## Problem to work on
Report each line of the data that has "this" somewhere in it.

## Given data
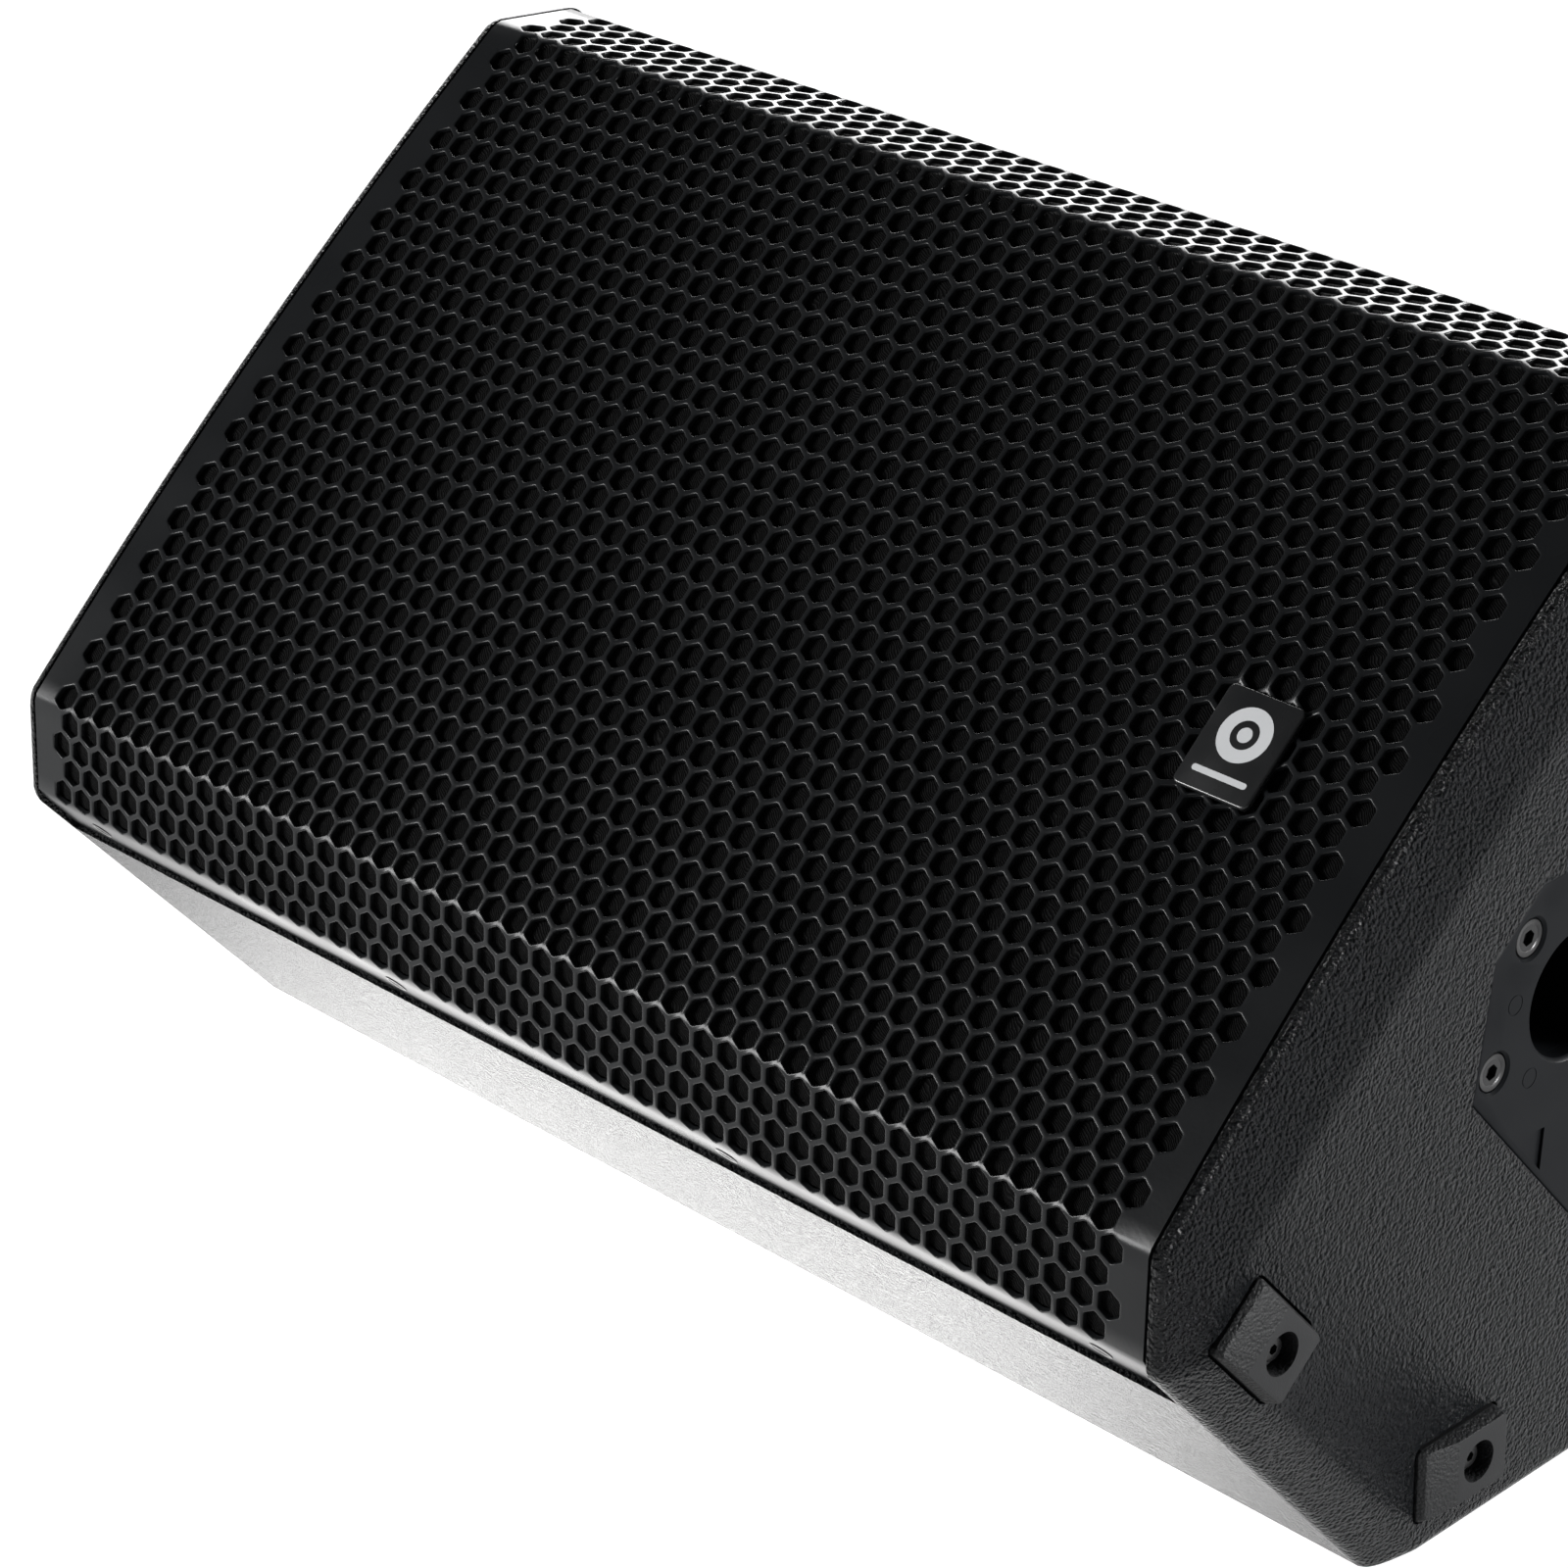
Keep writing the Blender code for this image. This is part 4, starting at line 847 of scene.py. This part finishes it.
def pole_side():
    middle = POLE_V + POLE_SPACING / 2
    centre = placed(RIGHT, (middle, 0.0, 0.0))
    plate = new_object("pole_plate_body", prism(plate_outline(), -GAP - PLATE_THICKNESS, -GAP))
    bevel(plate, 0.0007, 3, 25.0)
    apply_modifiers(plate)
    plate.data.transform(centre)
    cutters = []
    for number, turn in enumerate((0.0, POLE_TILT)):
        hole = turned([(0.0, -0.030), (POLE_BORE, -0.030), (POLE_BORE, -0.0014),
                       (POLE_BORE + 0.0003, -0.0009), (POLE_BORE + 0.0011, -GAP),
                       (POLE_BORE + 0.0013, 0.004), (0.0, 0.004)], 72)
        place = (POLE_V + number * POLE_SPACING, 0.0, 0.0)
        cutters.append(moved(hole, placed(RIGHT, place, (0.0, -turn, 0.0))))
    for x, y in pole_screw_places():
        hole = turned([(0.0, -0.010), (0.0033, -0.010), (0.0033, -0.0042), (0.0056, -0.0016),
                       (0.0056, -0.0011), (0.00635, -GAP), (0.0064, 0.002), (0.0, 0.002)], 40)
        cutters.append(moved(hole, placed(RIGHT, (x, y, 0.0))))
    for x, y in [(a * x, b * y) for x, y in ((0.0437, 0.0149), (0.0205, 0.0250)) for a in (-1, 1)
                 for b in (1, -1)]:
        ring = turned([(0.0026, -0.00045), (0.0029, -0.00045), (0.0029, 0.001), (0.0026, 0.001)], 28)
        cutters.append(moved(ring, placed(RIGHT, (middle + x, y, 0.0))))
    for flip in (-1, 1):
        points = [(-0.0115, 0.0396 * flip), (0.0065, 0.0396 * flip), (-0.0022, 0.0307 * flip)]
        cutters.append(moved(prism(points[::flip], -0.0012, 0.003), centre))
    carve(plate, cutters)
    finish_solid(plate, PLASTIC, 25.0)
    settle(plate, replaces=("pole_plate",))
    for number, name in enumerate(("pole_cup_upright", "pole_cup_tilted")):
        outer = POLE_BORE + POLE_WALL
        mouth = -(PLATE_THICKNESS + 2 * GAP)
        profile = [(0.0, -POLE_DEPTH), (outer, -POLE_DEPTH), (outer, 0.004), (POLE_BORE, 0.004),
                   (POLE_BORE, POLE_WALL - POLE_DEPTH), (0.0, POLE_WALL - POLE_DEPTH)]
        place = (POLE_V + number * POLE_SPACING, 0.0, 0.0)
        cup = new_object(name + "_tube", turned(profile, 72),
                         placed(RIGHT, place, (0.0, -number * POLE_TILT, 0.0)))
        carve(cup, [moved(box((-0.05, -0.05, mouth), (0.05, 0.05, 0.02)), placed(RIGHT, place))])
        finish_solid(cup, PLASTIC)
        settle(cup, replaces=(name,))
    screw = flat_screw("plate_screw", 0.0054, 0.0034, 0.0040, 0.0022)
    for number, (x, y) in enumerate(pole_screw_places(), start=1):
        put(f"plate_screw_{number}", screw, placed(RIGHT, (x, y, -0.0010)))


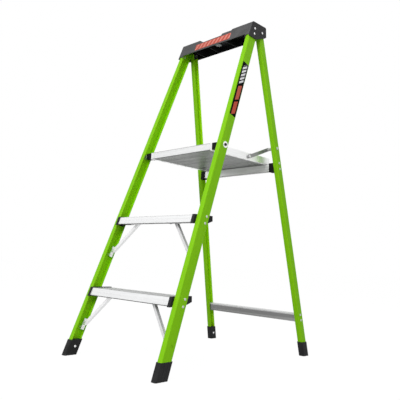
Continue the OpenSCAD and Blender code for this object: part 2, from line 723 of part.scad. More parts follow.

## Solved problem
Keep writing the Blender code for this image. This is part 4, starting at line 847 of scene.py. This part finishes it.
Continue the OpenSCAD and Blender code for this object: part 2, from line 723 of part.scad. More parts follow.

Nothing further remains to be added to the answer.